→ TASK TO CARRY OUT:
Go through the lines below and copy each one that holds the string "bodies".
======== DATA SHOWN
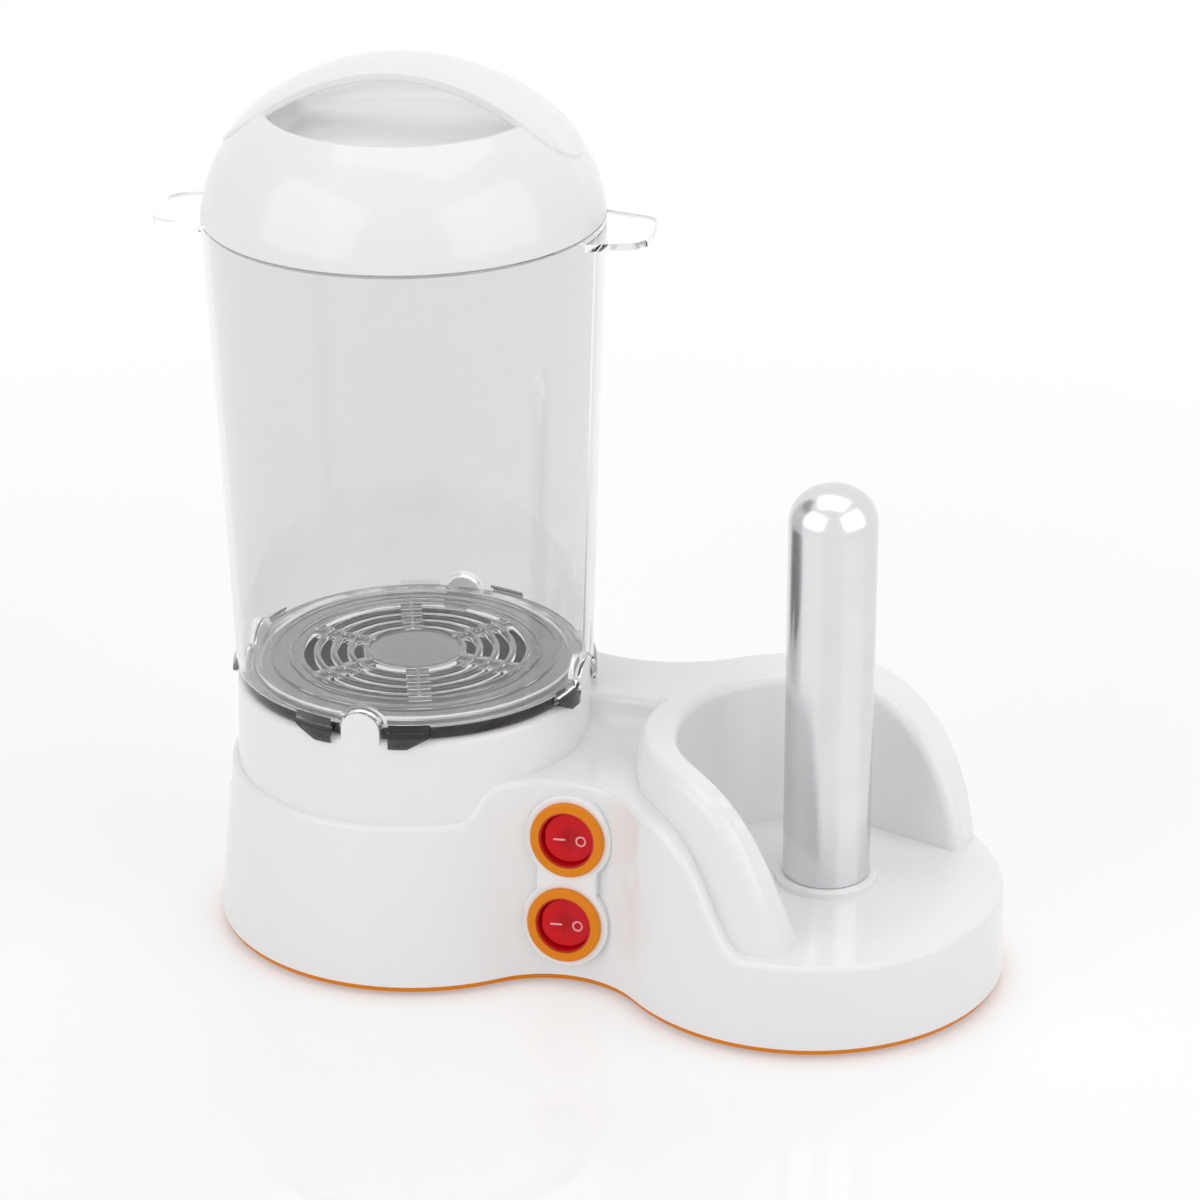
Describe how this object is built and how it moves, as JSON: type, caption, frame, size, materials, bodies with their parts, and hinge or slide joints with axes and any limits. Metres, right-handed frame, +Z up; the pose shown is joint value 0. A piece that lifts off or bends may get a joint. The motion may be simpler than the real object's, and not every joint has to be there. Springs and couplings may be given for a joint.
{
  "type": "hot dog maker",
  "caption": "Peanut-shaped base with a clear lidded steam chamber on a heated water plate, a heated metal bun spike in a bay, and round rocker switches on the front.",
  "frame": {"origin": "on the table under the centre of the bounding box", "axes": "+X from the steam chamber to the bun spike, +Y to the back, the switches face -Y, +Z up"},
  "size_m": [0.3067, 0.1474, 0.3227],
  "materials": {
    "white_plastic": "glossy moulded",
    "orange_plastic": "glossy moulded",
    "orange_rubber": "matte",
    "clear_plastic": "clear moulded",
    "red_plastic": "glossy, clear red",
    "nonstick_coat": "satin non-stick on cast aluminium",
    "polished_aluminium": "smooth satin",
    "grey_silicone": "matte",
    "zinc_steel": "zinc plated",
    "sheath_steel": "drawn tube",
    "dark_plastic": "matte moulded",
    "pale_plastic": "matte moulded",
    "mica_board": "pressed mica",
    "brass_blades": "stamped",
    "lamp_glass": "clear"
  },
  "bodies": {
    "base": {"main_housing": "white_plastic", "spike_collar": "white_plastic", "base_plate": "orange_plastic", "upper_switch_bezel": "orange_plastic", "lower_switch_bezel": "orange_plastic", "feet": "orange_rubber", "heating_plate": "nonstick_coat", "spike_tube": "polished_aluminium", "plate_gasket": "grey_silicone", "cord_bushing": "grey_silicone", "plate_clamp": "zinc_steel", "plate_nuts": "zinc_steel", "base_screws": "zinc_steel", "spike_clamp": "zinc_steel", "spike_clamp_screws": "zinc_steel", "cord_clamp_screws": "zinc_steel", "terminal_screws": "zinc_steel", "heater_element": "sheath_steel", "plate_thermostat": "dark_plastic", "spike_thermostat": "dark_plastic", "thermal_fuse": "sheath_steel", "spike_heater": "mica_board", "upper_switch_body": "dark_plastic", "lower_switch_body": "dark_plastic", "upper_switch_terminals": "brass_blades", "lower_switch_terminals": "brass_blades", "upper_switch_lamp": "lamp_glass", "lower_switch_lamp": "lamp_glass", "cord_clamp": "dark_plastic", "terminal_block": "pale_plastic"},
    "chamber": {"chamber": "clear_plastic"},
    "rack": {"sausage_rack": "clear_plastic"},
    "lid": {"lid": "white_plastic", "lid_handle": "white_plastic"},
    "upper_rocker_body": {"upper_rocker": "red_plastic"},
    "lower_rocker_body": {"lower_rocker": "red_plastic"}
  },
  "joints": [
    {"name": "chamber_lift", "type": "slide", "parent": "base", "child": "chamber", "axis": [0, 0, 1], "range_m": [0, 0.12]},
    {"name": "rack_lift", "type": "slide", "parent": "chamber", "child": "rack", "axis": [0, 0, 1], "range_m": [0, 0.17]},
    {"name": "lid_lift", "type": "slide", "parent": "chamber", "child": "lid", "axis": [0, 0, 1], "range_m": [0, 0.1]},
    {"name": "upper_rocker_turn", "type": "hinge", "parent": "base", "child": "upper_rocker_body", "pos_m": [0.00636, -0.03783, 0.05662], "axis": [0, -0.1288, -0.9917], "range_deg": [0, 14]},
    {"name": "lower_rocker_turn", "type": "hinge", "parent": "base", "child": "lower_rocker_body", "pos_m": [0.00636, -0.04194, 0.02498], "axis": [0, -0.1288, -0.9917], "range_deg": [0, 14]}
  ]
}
================
→ RESPONSE BELOW:
Describe how this object is built and how it moves, as JSON: type, caption, frame, size, materials, bodies with their parts, and hinge or slide joints with axes and any limits. Metres, right-handed frame, +Z up; the pose shown is joint value 0. A piece that lifts off or bends may get a joint. The motion may be simpler than the real object's, and not every joint has to be there. Springs and couplings may be given for a joint.
  "bodies": {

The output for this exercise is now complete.